TASK STATEMENT:
Report back each line of the records that contains the string "type".

------------------------------------------------------------------------

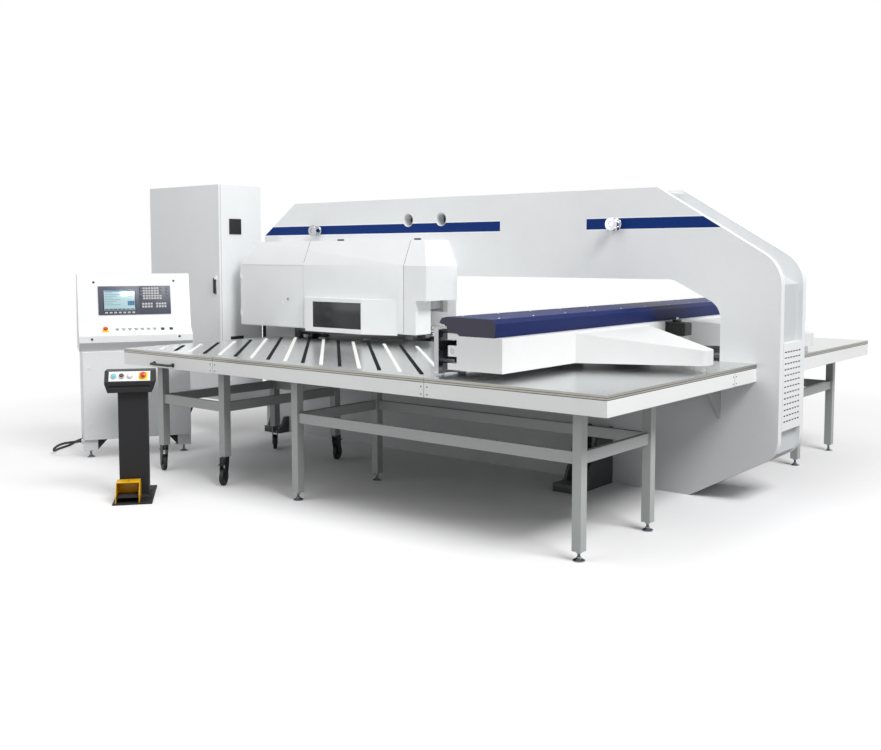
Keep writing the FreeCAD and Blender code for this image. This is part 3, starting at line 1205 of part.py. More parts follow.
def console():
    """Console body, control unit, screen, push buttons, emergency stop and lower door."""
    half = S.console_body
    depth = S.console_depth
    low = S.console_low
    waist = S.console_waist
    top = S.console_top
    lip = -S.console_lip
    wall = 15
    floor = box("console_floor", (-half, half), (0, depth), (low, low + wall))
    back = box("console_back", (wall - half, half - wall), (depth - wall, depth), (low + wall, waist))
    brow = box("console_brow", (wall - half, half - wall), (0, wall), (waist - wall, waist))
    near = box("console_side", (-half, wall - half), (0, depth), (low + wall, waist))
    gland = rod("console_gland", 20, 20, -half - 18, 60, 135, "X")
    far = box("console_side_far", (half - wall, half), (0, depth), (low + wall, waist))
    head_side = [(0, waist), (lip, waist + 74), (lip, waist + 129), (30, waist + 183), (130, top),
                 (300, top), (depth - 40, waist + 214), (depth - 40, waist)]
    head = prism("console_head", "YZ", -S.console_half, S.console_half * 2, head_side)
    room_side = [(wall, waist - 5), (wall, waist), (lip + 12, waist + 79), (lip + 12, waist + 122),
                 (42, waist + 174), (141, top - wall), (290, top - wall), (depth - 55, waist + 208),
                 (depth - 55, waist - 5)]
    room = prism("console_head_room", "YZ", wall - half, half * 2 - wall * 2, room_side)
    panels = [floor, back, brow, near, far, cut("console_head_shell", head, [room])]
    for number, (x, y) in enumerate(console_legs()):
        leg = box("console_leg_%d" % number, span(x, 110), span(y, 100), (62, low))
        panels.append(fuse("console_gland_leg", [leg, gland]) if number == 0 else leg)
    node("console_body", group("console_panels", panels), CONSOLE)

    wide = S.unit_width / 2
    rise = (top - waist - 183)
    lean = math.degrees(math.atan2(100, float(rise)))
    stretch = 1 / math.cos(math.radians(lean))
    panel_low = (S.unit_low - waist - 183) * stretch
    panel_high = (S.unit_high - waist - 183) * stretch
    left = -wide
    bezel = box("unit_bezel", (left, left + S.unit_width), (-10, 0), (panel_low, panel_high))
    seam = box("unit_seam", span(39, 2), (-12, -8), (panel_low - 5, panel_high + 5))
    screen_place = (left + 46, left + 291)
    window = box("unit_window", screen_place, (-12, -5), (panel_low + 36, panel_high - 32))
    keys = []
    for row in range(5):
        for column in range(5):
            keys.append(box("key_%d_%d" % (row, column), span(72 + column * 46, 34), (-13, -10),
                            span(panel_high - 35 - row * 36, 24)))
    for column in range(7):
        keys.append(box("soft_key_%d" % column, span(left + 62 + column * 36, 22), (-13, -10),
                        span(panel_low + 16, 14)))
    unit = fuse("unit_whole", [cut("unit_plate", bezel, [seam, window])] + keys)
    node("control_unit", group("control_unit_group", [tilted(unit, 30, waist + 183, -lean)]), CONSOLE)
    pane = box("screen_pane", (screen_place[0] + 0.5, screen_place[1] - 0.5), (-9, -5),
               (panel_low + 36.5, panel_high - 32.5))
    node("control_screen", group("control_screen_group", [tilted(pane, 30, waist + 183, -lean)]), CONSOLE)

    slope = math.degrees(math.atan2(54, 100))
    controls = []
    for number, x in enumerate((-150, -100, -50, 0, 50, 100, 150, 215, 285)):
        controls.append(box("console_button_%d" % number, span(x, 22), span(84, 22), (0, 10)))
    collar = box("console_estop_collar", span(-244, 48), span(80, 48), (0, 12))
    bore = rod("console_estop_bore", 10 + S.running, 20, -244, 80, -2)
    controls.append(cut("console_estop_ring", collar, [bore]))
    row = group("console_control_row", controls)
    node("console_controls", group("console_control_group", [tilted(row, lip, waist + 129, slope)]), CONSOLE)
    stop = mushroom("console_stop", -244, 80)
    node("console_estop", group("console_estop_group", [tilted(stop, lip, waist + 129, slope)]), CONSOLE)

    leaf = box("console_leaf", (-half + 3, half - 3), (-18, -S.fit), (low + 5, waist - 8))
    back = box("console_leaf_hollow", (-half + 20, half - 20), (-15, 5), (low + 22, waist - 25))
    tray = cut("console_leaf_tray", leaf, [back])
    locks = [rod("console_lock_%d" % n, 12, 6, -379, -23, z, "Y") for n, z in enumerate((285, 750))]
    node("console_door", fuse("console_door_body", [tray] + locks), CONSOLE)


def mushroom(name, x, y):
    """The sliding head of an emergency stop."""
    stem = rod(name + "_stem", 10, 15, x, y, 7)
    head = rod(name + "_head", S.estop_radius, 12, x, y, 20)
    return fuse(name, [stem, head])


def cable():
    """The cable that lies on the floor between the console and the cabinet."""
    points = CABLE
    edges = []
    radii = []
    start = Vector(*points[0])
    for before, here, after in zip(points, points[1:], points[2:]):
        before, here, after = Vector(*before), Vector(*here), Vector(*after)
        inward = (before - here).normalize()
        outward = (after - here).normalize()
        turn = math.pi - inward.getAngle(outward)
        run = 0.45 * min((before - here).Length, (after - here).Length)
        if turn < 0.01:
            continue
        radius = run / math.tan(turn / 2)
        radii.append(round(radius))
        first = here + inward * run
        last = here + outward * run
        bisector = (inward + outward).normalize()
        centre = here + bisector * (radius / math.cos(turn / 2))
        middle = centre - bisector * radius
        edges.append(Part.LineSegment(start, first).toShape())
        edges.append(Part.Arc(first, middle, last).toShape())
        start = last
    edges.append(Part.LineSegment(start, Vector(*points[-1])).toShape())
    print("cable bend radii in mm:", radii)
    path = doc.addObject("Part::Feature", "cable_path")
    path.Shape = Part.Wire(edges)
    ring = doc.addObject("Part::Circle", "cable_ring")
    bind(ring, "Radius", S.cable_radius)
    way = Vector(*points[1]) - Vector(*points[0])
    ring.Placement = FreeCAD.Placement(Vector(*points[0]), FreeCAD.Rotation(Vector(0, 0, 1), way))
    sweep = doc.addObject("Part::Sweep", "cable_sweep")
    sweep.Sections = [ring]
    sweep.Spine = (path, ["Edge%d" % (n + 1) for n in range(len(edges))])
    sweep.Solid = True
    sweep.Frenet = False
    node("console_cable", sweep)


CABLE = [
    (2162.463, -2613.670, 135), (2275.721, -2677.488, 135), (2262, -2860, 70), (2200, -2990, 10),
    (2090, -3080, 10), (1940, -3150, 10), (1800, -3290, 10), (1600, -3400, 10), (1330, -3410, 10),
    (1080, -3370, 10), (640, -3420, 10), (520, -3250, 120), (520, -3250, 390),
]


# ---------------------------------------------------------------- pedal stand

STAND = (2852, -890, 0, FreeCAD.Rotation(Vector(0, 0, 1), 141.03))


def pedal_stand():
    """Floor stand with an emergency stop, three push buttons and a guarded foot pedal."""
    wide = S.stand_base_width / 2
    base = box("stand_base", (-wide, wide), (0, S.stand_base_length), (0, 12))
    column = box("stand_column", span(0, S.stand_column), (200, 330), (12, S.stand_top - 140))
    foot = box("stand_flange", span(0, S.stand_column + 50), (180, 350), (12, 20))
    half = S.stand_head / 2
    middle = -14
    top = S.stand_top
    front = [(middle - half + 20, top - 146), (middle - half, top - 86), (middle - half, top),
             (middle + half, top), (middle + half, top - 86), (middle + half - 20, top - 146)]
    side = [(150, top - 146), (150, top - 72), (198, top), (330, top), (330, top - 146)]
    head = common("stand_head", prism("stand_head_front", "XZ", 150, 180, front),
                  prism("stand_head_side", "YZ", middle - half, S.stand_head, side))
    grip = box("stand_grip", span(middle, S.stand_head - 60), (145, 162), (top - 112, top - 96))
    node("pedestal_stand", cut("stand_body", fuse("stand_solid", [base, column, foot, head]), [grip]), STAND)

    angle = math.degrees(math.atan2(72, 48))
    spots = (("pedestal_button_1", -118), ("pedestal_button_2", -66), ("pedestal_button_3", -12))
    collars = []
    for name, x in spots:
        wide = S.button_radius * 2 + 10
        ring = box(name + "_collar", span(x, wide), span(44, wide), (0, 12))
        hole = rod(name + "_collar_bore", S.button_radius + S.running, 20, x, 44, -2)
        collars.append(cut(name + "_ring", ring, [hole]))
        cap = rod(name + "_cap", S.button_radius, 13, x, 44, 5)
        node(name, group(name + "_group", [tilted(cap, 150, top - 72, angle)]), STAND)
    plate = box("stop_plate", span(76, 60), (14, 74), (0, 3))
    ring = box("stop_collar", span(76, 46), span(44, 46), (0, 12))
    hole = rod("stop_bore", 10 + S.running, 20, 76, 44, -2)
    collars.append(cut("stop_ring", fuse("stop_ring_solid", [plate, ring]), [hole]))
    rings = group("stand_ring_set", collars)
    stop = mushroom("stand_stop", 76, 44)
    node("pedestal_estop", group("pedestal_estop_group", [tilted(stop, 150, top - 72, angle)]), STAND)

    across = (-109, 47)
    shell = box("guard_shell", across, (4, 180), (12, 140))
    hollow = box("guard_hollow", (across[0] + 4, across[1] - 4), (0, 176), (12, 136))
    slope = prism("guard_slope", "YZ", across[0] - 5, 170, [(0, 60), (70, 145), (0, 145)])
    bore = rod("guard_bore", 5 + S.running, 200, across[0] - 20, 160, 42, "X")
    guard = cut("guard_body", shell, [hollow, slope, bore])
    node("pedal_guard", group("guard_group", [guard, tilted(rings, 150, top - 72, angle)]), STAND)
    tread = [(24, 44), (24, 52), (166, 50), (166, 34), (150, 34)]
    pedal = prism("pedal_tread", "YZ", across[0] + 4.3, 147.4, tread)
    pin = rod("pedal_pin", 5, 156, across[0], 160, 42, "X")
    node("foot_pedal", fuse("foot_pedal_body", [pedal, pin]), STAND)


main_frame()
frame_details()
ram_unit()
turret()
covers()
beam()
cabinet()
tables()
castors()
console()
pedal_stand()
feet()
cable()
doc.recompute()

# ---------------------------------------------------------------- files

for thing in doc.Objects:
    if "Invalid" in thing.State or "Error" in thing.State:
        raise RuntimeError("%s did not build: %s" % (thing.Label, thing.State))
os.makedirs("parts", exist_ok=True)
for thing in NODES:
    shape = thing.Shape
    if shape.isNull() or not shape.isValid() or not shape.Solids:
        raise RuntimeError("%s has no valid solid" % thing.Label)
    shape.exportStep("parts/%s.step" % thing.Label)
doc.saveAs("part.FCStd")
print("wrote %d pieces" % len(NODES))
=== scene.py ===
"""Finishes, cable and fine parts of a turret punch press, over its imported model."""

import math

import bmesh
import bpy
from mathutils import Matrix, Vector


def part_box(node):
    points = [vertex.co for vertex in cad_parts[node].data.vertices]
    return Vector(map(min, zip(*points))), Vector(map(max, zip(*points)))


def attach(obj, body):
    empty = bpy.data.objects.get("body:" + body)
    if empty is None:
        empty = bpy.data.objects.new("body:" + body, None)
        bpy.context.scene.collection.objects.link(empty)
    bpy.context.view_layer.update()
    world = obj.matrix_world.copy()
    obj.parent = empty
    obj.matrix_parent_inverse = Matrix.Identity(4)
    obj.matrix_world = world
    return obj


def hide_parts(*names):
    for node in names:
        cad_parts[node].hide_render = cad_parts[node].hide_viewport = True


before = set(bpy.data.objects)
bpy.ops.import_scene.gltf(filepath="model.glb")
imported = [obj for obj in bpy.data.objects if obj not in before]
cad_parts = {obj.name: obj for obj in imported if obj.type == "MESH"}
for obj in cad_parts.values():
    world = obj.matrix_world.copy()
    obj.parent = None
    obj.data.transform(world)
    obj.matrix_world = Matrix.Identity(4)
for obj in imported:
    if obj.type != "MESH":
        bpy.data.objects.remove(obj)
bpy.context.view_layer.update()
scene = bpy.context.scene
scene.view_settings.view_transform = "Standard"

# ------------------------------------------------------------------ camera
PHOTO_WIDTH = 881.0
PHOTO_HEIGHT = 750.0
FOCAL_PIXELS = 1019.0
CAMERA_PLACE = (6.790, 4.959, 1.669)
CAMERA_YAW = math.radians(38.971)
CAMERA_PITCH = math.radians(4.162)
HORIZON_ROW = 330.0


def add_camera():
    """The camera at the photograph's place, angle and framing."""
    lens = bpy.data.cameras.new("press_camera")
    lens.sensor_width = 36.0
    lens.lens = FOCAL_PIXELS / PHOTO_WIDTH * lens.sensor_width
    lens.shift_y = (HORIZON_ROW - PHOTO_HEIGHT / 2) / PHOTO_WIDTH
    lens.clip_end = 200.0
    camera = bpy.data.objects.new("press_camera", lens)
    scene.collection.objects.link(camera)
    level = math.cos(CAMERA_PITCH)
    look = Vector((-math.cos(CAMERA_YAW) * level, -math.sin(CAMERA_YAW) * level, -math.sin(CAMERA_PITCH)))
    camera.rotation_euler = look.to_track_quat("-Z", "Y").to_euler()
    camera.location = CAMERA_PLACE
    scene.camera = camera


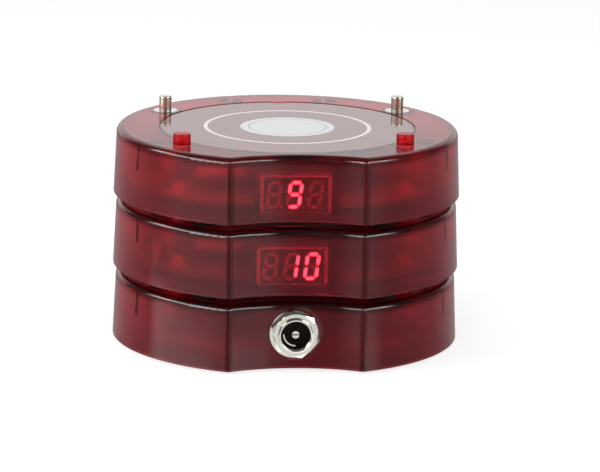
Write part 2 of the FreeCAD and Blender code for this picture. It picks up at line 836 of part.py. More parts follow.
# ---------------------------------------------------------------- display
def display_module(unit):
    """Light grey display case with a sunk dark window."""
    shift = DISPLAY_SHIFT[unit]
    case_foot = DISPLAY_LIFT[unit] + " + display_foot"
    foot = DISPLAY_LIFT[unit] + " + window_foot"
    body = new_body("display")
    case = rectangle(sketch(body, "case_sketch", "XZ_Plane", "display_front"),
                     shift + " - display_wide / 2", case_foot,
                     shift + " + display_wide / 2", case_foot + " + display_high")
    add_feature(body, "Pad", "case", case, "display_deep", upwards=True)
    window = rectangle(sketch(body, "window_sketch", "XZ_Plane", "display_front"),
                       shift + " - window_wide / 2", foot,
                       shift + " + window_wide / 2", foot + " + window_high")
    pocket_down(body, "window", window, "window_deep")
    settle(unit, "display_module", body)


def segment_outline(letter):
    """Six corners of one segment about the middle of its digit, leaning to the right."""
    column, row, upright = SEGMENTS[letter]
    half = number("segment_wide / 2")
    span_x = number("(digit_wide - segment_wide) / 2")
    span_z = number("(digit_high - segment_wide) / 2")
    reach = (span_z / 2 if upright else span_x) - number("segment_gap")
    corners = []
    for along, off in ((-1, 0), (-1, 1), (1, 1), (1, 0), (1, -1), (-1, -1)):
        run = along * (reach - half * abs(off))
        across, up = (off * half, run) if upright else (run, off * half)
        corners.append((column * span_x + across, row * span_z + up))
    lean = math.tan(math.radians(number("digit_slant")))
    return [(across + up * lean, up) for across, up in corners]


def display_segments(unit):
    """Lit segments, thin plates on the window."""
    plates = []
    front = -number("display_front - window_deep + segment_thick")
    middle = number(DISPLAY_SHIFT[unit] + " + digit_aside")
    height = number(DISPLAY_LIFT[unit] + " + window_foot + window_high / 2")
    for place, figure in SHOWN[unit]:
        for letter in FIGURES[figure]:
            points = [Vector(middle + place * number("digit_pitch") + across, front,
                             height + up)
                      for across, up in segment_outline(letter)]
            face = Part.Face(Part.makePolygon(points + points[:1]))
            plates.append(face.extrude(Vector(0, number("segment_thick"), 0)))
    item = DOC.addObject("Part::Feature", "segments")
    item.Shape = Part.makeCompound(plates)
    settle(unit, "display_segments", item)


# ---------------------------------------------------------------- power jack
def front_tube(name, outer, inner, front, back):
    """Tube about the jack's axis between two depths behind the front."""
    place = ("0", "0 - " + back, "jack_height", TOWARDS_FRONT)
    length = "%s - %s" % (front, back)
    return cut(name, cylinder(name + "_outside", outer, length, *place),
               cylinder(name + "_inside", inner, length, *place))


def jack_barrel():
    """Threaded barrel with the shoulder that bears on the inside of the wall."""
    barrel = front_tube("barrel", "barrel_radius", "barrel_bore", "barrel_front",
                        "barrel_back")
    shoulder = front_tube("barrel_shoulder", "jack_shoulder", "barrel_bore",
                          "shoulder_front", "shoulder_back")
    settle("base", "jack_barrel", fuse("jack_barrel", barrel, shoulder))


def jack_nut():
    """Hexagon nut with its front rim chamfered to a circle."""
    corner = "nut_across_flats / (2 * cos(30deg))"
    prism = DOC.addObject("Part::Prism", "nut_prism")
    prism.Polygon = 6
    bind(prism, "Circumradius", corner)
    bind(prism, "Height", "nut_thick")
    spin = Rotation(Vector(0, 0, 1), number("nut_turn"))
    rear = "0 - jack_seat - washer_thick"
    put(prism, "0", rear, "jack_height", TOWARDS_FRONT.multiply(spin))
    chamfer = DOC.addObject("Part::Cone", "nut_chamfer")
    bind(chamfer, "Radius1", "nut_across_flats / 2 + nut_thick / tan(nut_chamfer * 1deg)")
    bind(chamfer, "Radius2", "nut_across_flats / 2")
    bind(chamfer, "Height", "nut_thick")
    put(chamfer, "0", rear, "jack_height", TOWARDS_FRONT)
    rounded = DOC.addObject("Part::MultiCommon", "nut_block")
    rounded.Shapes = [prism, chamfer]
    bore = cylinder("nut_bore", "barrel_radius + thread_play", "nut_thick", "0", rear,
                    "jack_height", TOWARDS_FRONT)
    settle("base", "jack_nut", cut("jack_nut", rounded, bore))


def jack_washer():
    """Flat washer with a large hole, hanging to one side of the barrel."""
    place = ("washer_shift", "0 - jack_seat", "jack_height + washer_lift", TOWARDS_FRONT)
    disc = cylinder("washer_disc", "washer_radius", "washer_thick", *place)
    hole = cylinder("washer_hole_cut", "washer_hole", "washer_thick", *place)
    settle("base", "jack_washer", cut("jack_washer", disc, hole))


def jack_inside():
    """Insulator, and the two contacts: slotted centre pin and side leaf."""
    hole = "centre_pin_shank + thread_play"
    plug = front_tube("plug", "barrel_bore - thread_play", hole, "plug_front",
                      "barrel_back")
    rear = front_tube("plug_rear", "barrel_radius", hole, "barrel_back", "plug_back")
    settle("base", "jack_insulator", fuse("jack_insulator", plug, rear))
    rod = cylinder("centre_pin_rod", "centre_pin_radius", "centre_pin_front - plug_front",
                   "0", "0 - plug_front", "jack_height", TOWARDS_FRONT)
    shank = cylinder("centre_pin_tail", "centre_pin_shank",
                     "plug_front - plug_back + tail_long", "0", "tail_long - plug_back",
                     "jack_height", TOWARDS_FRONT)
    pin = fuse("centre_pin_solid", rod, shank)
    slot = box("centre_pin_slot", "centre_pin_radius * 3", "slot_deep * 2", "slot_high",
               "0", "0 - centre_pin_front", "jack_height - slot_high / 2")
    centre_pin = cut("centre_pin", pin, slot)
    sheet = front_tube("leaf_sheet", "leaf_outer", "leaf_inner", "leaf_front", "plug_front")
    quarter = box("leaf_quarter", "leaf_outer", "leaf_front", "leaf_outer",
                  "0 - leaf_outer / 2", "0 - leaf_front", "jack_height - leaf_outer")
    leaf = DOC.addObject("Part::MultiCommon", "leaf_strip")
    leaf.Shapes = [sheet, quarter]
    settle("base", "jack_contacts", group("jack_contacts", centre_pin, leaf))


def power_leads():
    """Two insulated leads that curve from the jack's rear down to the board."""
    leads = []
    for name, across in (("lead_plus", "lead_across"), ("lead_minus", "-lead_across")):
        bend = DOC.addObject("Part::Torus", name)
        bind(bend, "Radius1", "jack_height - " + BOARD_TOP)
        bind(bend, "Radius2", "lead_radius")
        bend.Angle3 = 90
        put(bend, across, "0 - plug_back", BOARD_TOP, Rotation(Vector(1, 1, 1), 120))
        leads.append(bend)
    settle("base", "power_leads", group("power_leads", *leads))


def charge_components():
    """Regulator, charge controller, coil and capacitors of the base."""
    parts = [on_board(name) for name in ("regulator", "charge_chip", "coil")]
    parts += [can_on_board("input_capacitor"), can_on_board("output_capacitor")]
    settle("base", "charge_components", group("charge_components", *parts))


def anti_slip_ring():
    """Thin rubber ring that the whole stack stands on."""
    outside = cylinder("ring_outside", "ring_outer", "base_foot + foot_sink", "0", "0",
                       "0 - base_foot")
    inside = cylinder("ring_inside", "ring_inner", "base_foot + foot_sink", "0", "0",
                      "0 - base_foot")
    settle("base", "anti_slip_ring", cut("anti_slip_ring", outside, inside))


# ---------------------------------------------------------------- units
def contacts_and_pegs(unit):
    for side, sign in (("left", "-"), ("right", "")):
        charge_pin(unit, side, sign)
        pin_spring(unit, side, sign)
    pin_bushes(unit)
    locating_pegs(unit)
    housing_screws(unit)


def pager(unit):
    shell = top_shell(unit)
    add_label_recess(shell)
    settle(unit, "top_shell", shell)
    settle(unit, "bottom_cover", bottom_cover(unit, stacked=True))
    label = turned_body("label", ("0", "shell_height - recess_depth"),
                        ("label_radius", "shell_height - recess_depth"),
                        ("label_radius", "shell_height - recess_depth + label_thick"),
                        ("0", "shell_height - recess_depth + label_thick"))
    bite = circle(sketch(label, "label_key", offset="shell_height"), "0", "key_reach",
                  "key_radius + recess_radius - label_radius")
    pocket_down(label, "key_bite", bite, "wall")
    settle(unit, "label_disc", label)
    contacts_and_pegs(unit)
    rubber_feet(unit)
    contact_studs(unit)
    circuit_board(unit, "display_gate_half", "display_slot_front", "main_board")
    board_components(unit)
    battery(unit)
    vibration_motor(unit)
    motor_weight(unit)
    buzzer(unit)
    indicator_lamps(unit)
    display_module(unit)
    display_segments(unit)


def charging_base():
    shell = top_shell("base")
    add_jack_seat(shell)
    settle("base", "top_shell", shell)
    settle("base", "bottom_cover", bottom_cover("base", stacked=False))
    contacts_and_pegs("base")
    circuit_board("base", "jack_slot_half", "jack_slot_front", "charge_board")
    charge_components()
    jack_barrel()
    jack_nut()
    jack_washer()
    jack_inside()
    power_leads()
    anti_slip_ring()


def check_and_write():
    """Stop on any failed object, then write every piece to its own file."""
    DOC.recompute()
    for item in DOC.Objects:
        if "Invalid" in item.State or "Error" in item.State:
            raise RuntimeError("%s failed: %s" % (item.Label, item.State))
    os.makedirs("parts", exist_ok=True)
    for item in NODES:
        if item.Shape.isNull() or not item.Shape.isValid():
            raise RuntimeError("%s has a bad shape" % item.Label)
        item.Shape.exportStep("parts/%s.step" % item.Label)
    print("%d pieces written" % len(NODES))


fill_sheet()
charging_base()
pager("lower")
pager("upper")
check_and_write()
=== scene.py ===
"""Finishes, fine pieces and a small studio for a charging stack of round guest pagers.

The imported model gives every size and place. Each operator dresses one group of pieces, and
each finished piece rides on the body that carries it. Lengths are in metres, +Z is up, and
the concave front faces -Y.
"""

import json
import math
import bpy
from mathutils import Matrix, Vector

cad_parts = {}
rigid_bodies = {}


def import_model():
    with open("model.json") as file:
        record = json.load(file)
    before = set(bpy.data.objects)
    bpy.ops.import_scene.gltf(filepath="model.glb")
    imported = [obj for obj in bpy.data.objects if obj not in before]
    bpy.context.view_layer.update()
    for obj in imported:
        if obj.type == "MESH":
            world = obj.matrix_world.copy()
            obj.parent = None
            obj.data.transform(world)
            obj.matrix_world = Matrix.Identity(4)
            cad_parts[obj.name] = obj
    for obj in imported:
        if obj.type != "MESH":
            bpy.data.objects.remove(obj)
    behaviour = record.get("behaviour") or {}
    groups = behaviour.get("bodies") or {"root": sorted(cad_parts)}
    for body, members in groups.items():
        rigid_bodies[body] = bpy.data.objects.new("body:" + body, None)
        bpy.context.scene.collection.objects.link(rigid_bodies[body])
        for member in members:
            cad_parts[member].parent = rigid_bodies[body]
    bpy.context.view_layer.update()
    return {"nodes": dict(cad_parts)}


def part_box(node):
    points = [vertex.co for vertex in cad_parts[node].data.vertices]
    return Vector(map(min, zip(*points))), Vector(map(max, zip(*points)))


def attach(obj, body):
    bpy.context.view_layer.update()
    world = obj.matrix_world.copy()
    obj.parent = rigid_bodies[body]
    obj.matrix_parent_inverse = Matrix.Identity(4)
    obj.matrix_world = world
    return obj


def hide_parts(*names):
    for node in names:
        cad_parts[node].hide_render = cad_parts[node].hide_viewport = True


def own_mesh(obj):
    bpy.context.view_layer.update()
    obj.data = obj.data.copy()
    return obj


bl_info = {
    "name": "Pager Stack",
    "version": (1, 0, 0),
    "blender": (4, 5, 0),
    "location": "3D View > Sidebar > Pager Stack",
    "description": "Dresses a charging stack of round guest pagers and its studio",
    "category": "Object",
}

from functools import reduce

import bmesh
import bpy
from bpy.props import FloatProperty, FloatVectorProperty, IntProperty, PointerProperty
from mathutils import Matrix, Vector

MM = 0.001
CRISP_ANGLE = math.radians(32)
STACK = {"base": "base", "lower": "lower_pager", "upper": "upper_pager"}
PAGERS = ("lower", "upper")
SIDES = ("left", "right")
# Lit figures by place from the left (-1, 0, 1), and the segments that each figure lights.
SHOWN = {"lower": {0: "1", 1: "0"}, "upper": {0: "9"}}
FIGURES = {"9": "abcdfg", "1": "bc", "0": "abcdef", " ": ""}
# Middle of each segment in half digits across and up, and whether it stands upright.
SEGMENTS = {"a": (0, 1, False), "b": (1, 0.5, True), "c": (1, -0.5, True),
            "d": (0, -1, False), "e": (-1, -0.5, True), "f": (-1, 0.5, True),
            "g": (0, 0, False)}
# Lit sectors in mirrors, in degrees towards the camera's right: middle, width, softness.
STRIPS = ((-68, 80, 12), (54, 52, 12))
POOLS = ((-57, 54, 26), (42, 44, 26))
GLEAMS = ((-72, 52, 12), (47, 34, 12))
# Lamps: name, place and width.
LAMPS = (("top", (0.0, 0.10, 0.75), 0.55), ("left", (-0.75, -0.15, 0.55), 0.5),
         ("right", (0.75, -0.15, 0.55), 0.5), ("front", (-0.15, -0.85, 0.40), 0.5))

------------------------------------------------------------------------

SOLVED PROBLEM:
cad_parts = {obj.name: obj for obj in imported if obj.type == "MESH"}
    if obj.type != "MESH":
        if obj.type == "MESH":
        if obj.type != "MESH":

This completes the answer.